Source excerpt.
┌────────
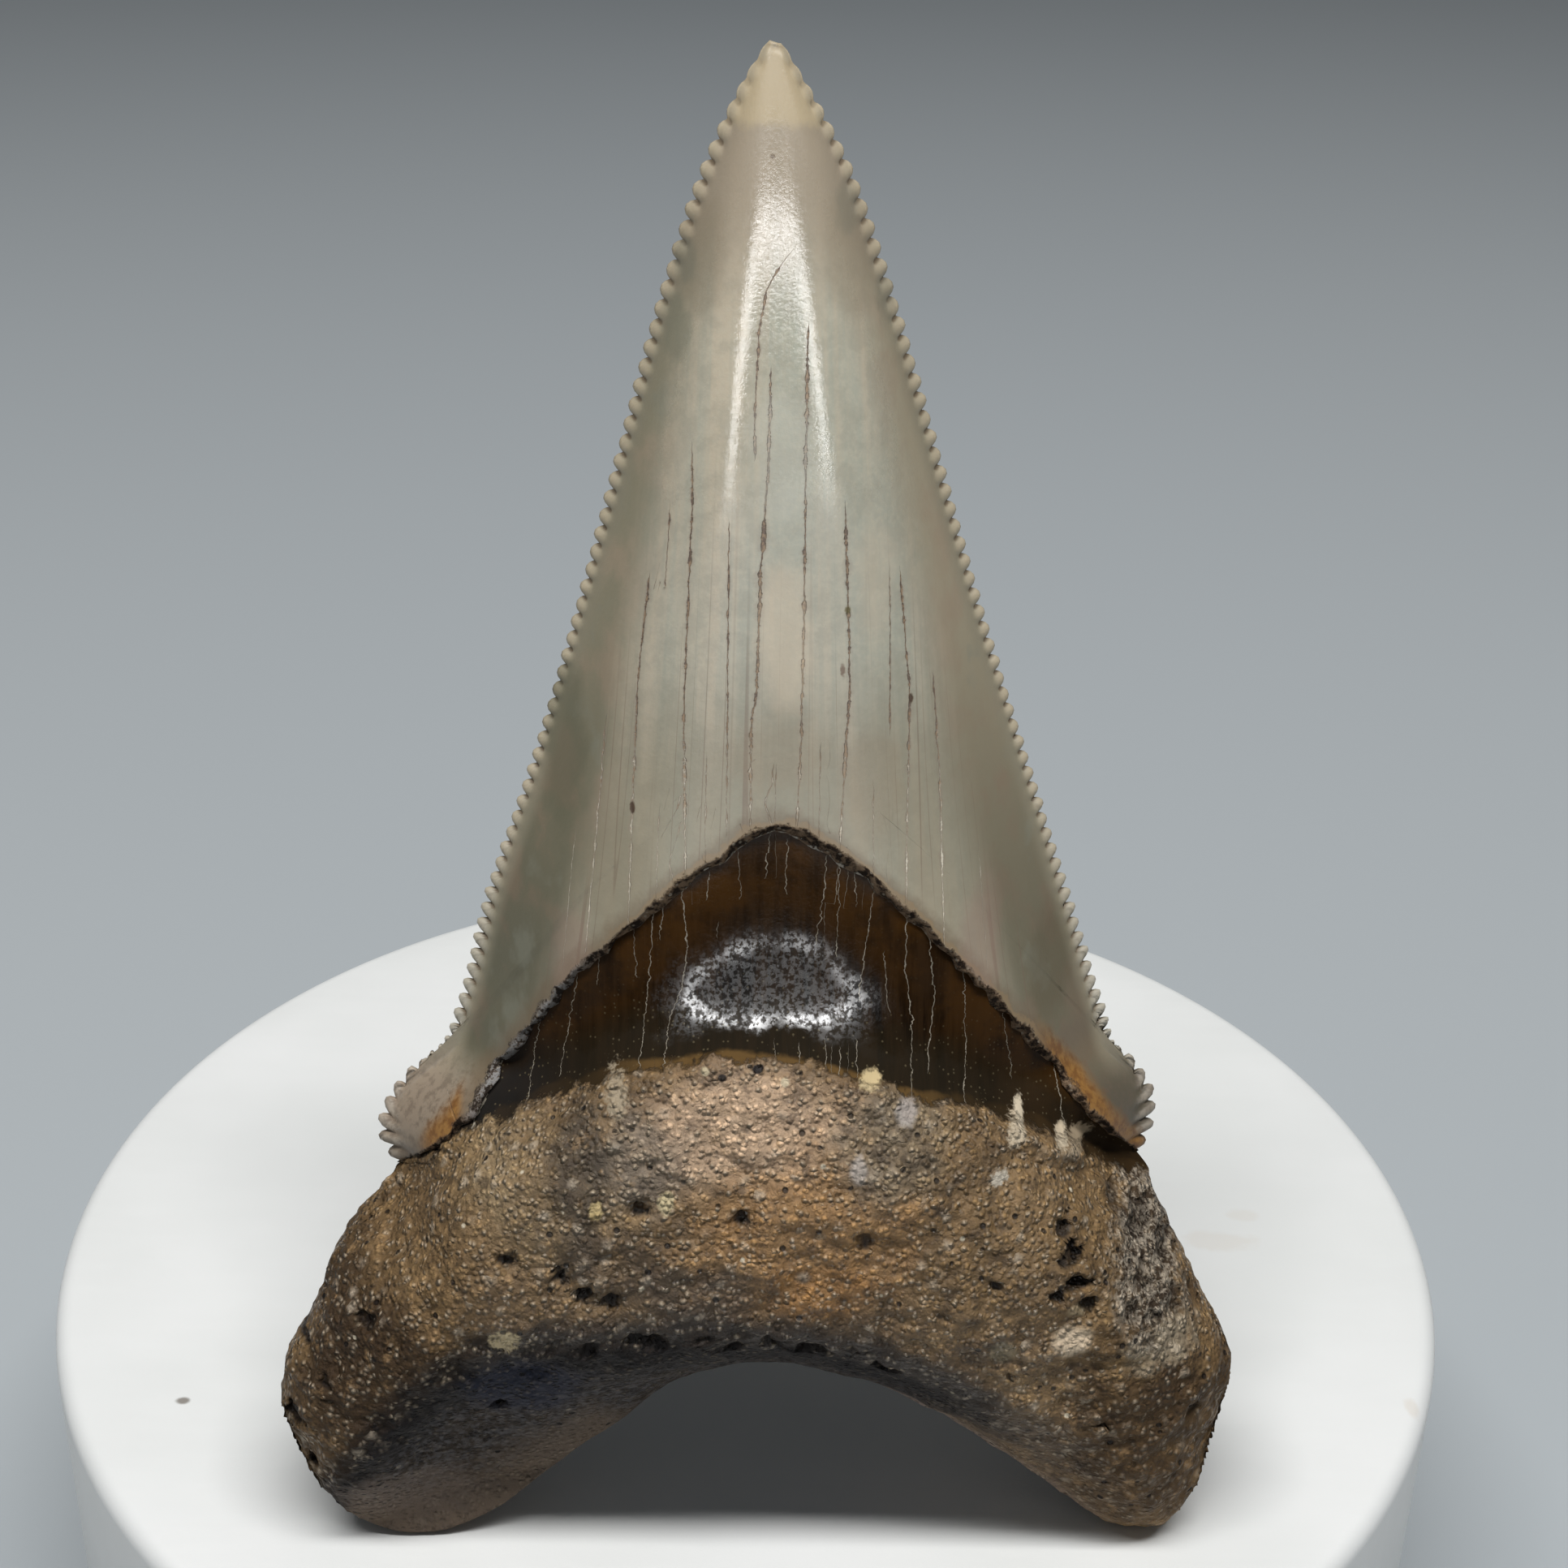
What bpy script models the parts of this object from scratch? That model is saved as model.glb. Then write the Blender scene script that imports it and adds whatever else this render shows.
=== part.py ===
"""A fossil shark tooth standing on a round display block.

Metres, +Z up. The origin is the centre of the block's flat underside.
The tooth is described in its own frame, in millimetres: x runs across the tooth,
z runs from the foot of the root to the tip, and y is depth, with the rounded
inner face towards -y and the flatter outer face towards +y. The cutting edges
of the crown lie in the plane y = 0.
"""
import math

import bpy
import bmesh
import numpy as np
from mathutils import Matrix, Vector, noise

MM = 0.001

# ---------------------------------------------------------------- driving dimensions, mm
STAND_RADIUS = 35.0
STAND_HEIGHT = 24.0
STAND_EDGE_ROUND = 0.9
STAND_SIDES = 96
STAND_EDGE_STEPS = 3

REST_GAP = 0.3
TOOTH_LEAN_DEG = 12.0
TOOTH_TURN_DEG = 2.33
TOOTH_FOOT_X = 1.38
TOOTH_FOOT_Y = -18.3

TOOTH_TRIANGLES = 7600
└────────
Write out exactly the lines from the start of the material through the line with "round display block.". No other output is expected.

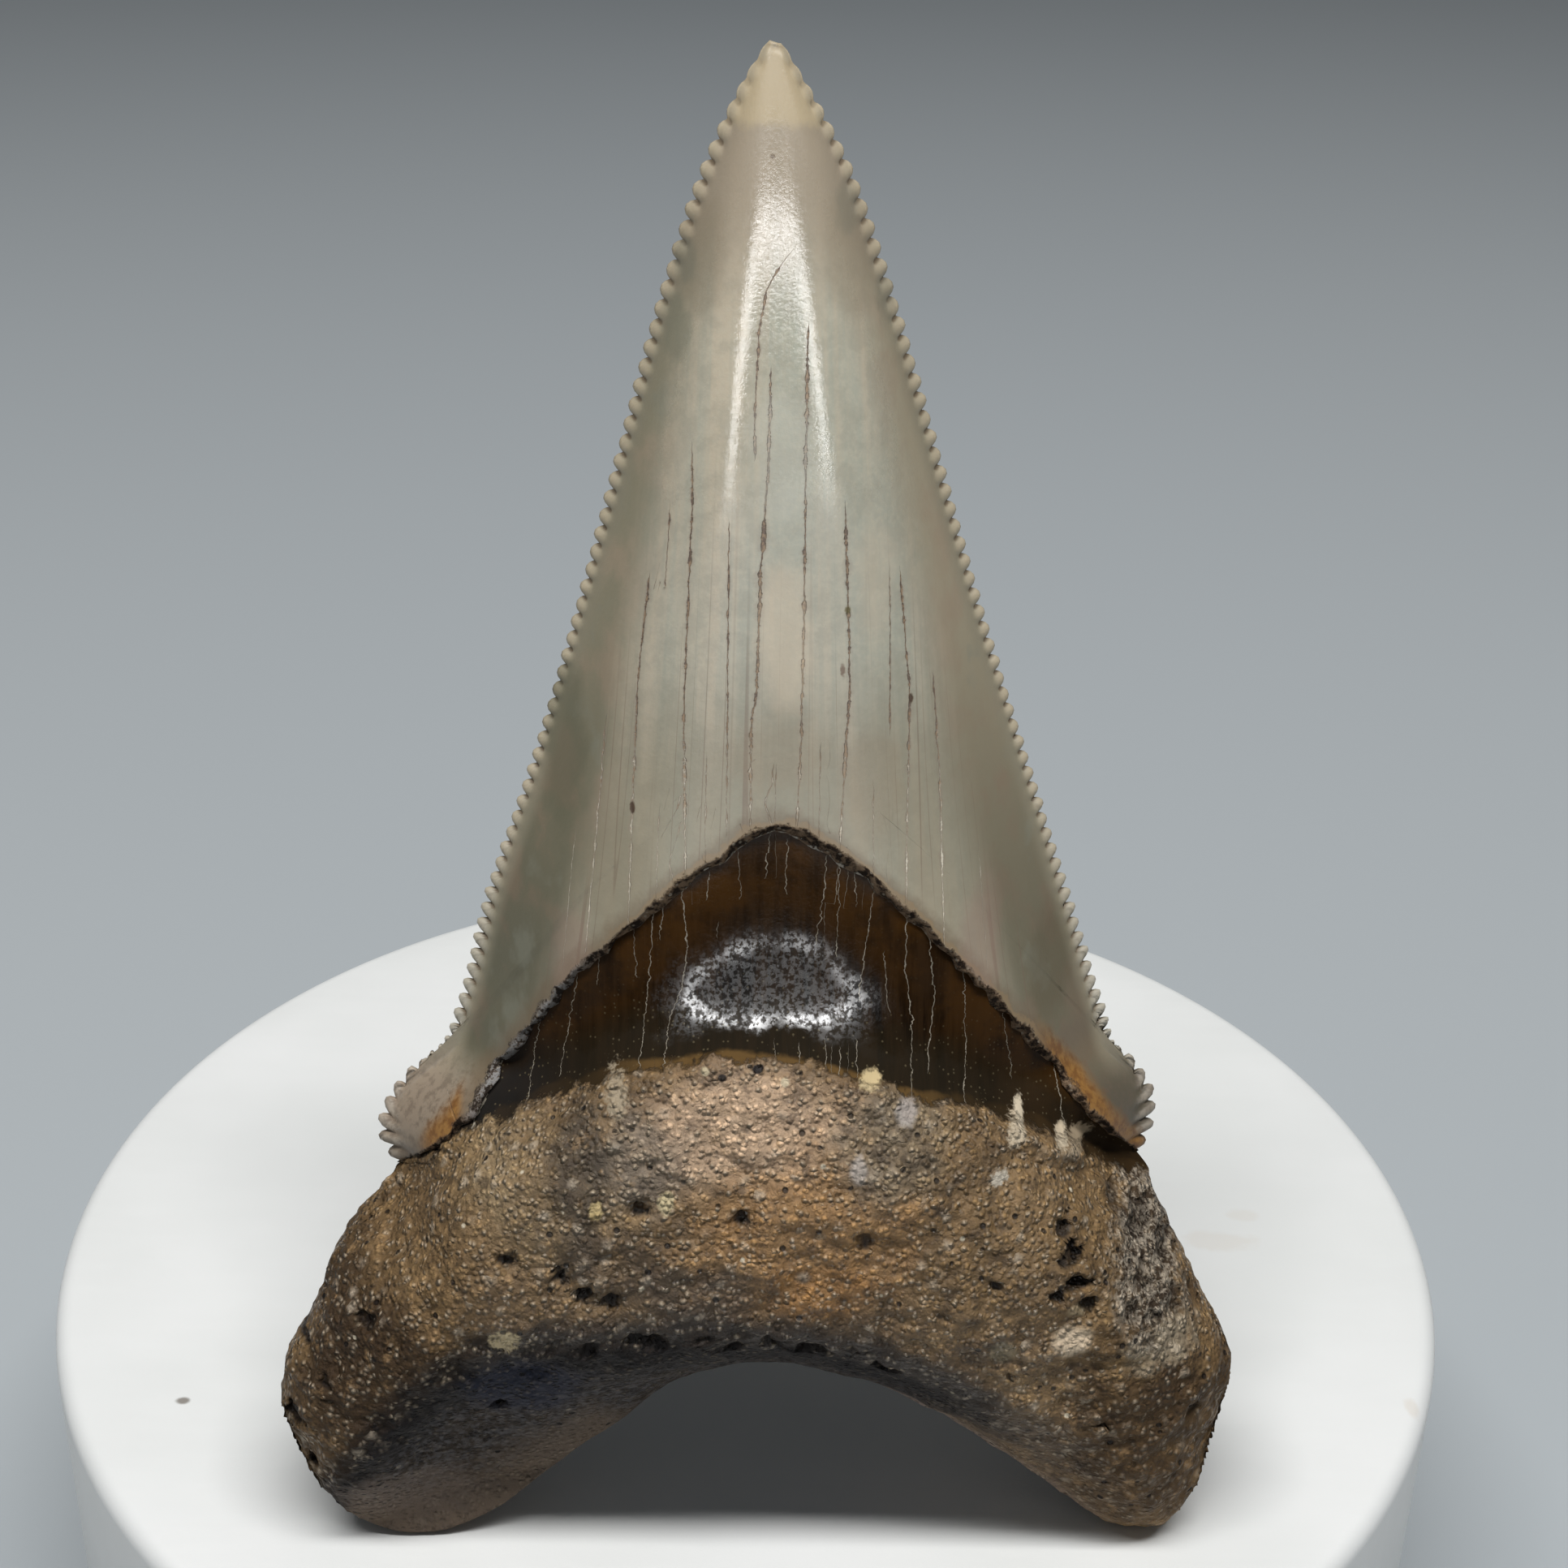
What bpy script models the parts of this object from scratch? That model is saved as model.glb. Then write the Blender scene script that imports it and adds whatever else this render shows.
=== part.py ===
"""A fossil shark tooth standing on a round display block.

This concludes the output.